When 'Get Well Soon' Isn't Enough
Pamela Smith, CEO of a writing services company in Atlanta, has the 'write' words for breast cancer patients.
by Nicole D. Smith
May 6, 2008
P
amela Smith, CEO of the writing services company Smith Ink in Atlanta, isn’t afraid to
let a tear slide down her face. “ I always get emotional,” she says, when she relates to her
experience of a benign breast biopsy in 2000. “[I thought] if the news is bad, I’m going to quit my
job and do what I really want to do’.” And despite already having what Smith defines as a
fulfilling job at the Carter Center – a not-for-profit governmental organization – as a
publications manager, what Smith really wanted to do was launch her own inspirational business.
Three days after the biopsy, Smith says she was beyond thankful that a lump on her right breast wasn’t anything for further medical concern. But the effects from the good news didn’t just stop there. The thought of a breast cancer scare stayed with Smith and led to her idea to emotionally support those who do face breast cancer as a part of everyday life; she wanted to create greeting cards to give to women who are diagnosed with breast cancer.
Although the greeting card industry is a $7.5 billion industry – birthday and anniversary themed cards are most popular – Smith noticed that cards specifically written for women with breast cancer are rarely ever found. Smith thought this would be the perfect opportunity to think like a businesswoman – and like the entrepreneur she wanted to be – and fill a void in the market. Smith decided to give women encouraging words when “get well soon” just isn’t enough.
“When people find out someone has breast cancer, they don’t know what to say. It’s not a lack of caring. It’s a lack of words. … The cards are a bridge to help people figure out what to say.”
Once Smith had the idea, she started thinking about the business aspects of creating a set of six greeting cards for women breast cancer patients. The details of entrepreneurship started rushing through her mind.
“You have to think, ‘Who are the people you are trying to reach?’ ‘What kind of income level do they have?’ … ‘Is it something the average person can afford?’ You need to know the kind of woman you are targeting.”
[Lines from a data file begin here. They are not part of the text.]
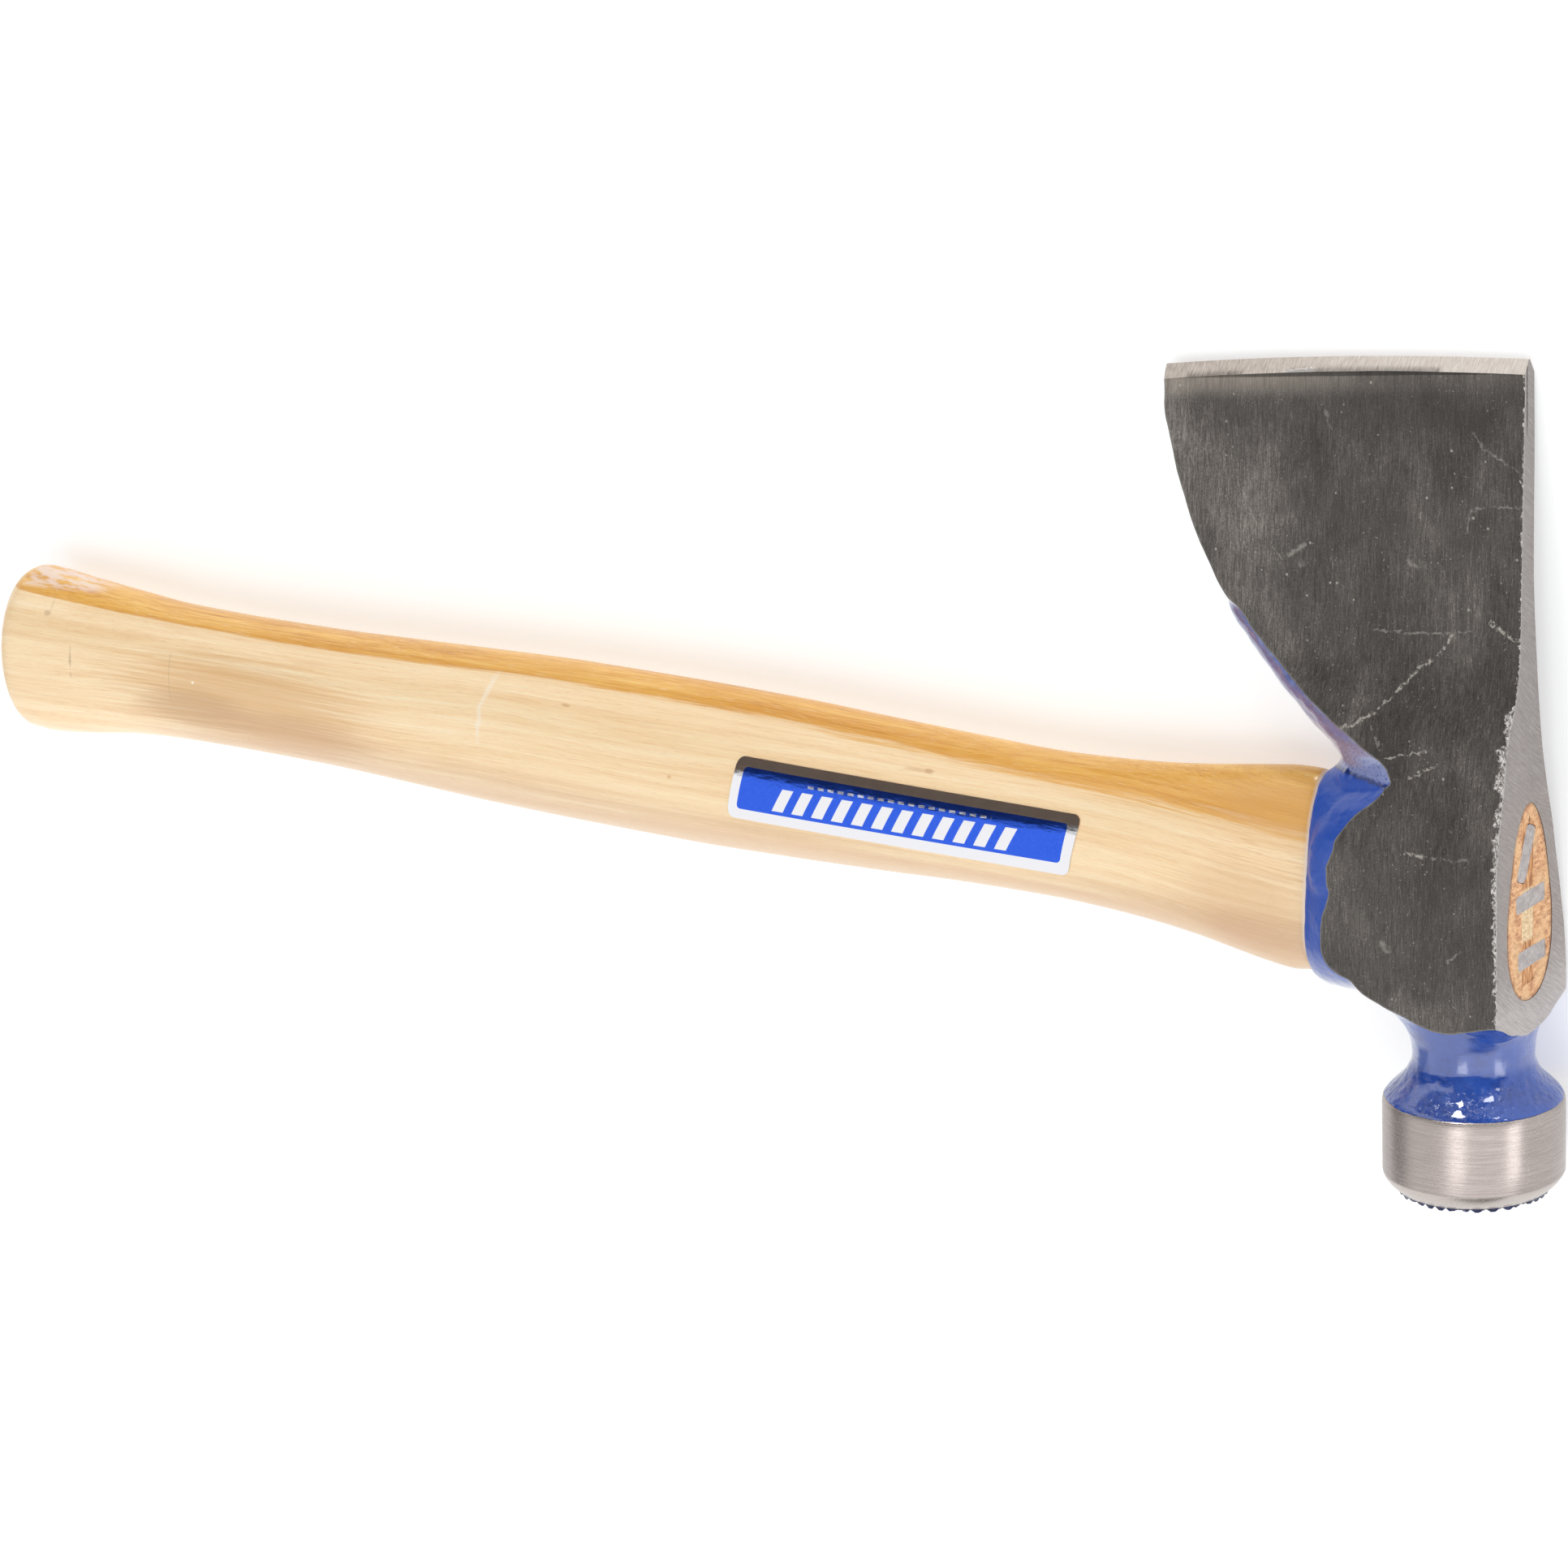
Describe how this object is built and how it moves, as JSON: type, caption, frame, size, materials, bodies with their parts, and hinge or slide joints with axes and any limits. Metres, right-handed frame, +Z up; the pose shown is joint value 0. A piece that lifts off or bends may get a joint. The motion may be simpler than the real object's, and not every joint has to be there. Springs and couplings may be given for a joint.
{
  "type": "hammer-hatchet",
  "caption": "One-handed hammer-hatchet lying on its side: forged steel head with a broad sharpened blade and a round milled poll, on a straight hardwood handle held by wedges.",
  "frame": {"origin": "on the surface it lies on, under the middle of its bounding box", "axes": "+X along the handle from the butt to the head, +Y across the head from the poll to the cutting edge, +Z up from the surface it lies on, nearly square to the blade's cheeks"},
  "size_m": [0.437, 0.1824, 0.0404],
  "materials": {
    "head_steel": "ground steel, dark scale on the cheeks, bright brushed bevel, end face and poll",
    "head_paint": "thick glossy blue brushed on the collar, the beard and the neck",
    "handle_wood": "clear lacquered pale hickory with a honey coloured strip along the top",
    "wedge_wood": "pale end grain, unfinished",
    "wedge_steel": "rough cut mild steel",
    "handle_label": "glossy printed film"
  },
  "bodies": {
    "root": {"head": "head_steel", "handle": "handle_wood", "wood_wedge": "wedge_wood", "steel_wedge_upper": "wedge_steel", "steel_wedge_middle": "wedge_steel", "steel_wedge_lower": "wedge_steel", "handle_label": "handle_label"}
  },
  "joints": []
}
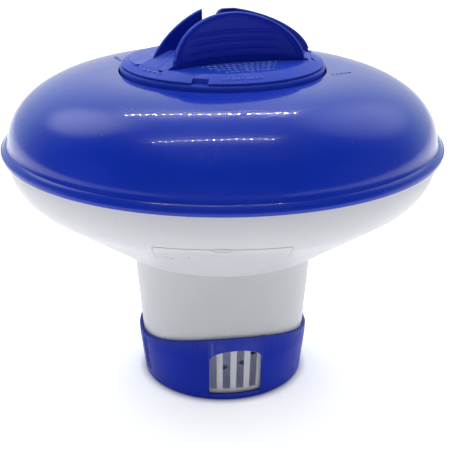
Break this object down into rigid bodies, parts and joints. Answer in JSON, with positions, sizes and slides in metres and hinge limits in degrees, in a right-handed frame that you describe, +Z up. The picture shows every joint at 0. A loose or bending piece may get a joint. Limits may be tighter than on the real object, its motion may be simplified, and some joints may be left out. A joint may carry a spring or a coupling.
{
  "type": "floating chlorine dispenser",
  "caption": "Collapsible floating pool dispenser: domed float with filling lid, telescoping slotted tablet chamber and a turning dosing ring.",
  "frame": {"origin": "middle of the dosing ring's flat foot, where the dispenser stands", "axes": "+Z up along the dispenser's axis, -Y towards the front dosing window, give or take 9 degrees"},
  "size_m": [0.2032, 0.2032, 0.179],
  "materials": {
    "float_blue": "glossy moulded polypropylene",
    "hull_white": "satin, slightly translucent moulded polypropylene",
    "well_white": "satin moulded polypropylene",
    "chamber_white": "satin moulded polypropylene",
    "ring_blue": "satin moulded polypropylene",
    "lid_blue": "semi-gloss moulded polypropylene",
    "seal_rubber": "soft black rubber"
  },
  "bodies": {
    "float": {"upper_shell": "float_blue", "lower_hull": "hull_white", "inner_well": "well_white"},
    "chamber": {"tablet_chamber": "chamber_white"},
    "ring": {"dosing_ring": "ring_blue"},
    "seal": {"lid_seal": "seal_rubber"},
    "lid": {"lid": "lid_blue"}
  },
  "joints": [
    {"name": "chamber_slide", "type": "slide", "parent": "float", "child": "chamber", "axis": [0, 0, 1], "range_m": [0, 0.041]},
    {"name": "ring_turn", "type": "hinge", "parent": "chamber", "child": "ring", "pos_m": [0, 0, 0], "axis": [0, 0, 1], "range_deg": [0, 60]},
    {"name": "lid_lift", "type": "slide", "parent": "float", "child": "seal", "axis": [0, 0, 1], "range_m": [0, 0.04]},
    {"name": "lid_turn", "type": "hinge", "parent": "seal", "child": "lid", "pos_m": [0, 0, 0.15], "axis": [0, 0, -1], "range_deg": [0, 60]}
  ]
}
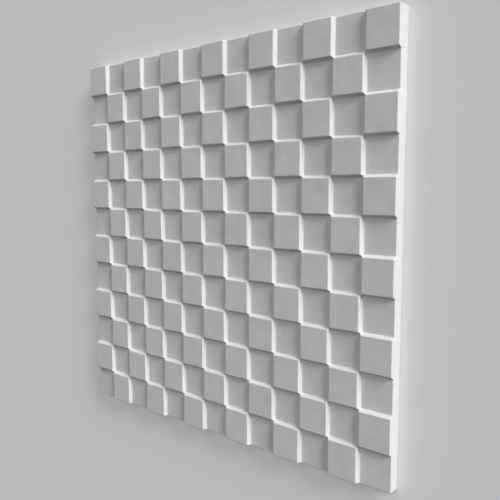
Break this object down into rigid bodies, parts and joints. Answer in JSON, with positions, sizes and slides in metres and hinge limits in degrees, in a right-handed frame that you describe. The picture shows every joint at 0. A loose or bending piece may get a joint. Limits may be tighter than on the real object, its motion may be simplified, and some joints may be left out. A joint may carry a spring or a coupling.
{
  "type": "3d wall panel tile",
  "caption": "Square cast gypsum wall panel with a shallow chequer of raised blocks and sunk fields on its face and a flat back for adhesive.",
  "frame": {"origin": "middle of the flat back, which the panel lies on", "axes": "+Z out of the face, through the thickness; +Y up the wall and +X to the right on the wall, seen from the room"},
  "size_m": [0.5, 0.5, 0.019],
  "materials": {
    "gypsum": "matte"
  },
  "bodies": {
    "root": {"relief_panel": "gypsum"}
  },
  "joints": []
}
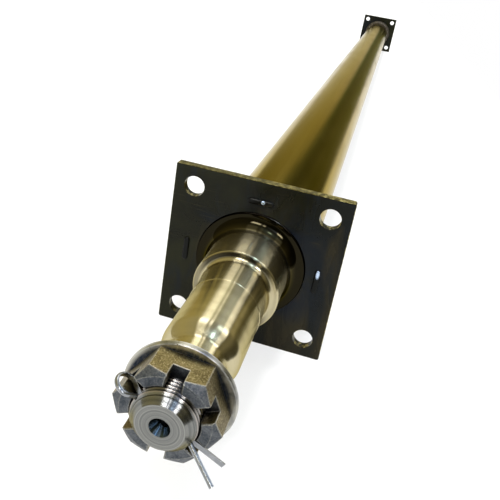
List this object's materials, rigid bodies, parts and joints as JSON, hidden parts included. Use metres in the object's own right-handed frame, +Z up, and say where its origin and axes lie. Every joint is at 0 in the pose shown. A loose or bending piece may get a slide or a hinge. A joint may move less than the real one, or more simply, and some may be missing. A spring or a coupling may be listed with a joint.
{
  "type": "trailer axle",
  "caption": "Straight round-tube trailer axle with a square brake flange, a turned spindle, a washer, a slotted nut and a cotter pin at each end.",
  "frame": {"origin": "middle of the tube, on its axis", "axes": "+Y along the axle from the left end to the right end, +Z up, +X level, both flanges square to X and Z"},
  "size_m": [0.0952, 1.9218, 0.0952],
  "materials": {
    "tube_steel": "bare drawn steel under an amber film of oil, satin to glossy",
    "spindle_steel": "turned and ground steel, glossy, with fine rings round the axis",
    "flange_black": "near-black mill finish with bare sheared edges",
    "weld_metal": "rippled dark weld bead",
    "washer_steel": "stamped steel, scuffed, with a bright rounded rim",
    "nut_steel": "forged steel, rough and grey, with bright worn edges",
    "pin_zinc": "bright zinc-plated half-round wire"
  },
  "bodies": {
    "root": {"axle_tube": "tube_steel", "spindle_left": "spindle_steel", "brake_flange_left": "flange_black", "flange_weld_left": "weld_metal", "spindle_washer_left": "washer_steel", "castle_nut_left": "nut_steel", "cotter_pin_left": "pin_zinc", "spindle_right": "spindle_steel", "brake_flange_right": "flange_black", "flange_weld_right": "weld_metal", "spindle_washer_right": "washer_steel", "castle_nut_right": "nut_steel", "cotter_pin_right": "pin_zinc"}
  },
  "joints": []
}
Having done her research, Smith realized that 80 percent of the people who buy greeting cards are women, her target audience. Falling in line with that focus group – the everyday woman – Smith designed the $3 cards with the prominent colors of pink, sky blue and lavender, the colors that reminded Smith of her childhood bedroom. She wrote messages in five of the six cards that would talk woman to woman.
“One reads, ‘I had breast cancer. But today, I’m still here,’” Smith says as she read aloud one her cards while sitting in her ranch house in Atlanta. "‘Now it’s time for me to help you fight – and win'.”
Smith goes beyond just the words in her cards to help “fight” breast cancer. This entrepreneur takes the revenue she makes from the cards – an amount she never discloses – and donates a portion of her profits to several organizations that fight breast cancer, one being the Henry W. Grady Health System Foundation at Grady Hospital. “It’s like buying the cards is the gift that keeps on giving,” Smith says.
She says that her personal experience is what opened her eyes to mixing business with inspiration. “A biopsy certainly was not what I envisioned to thrust me into living more fully and purposefully, but I’m thrilled that it was ‘in the cards’ for me.”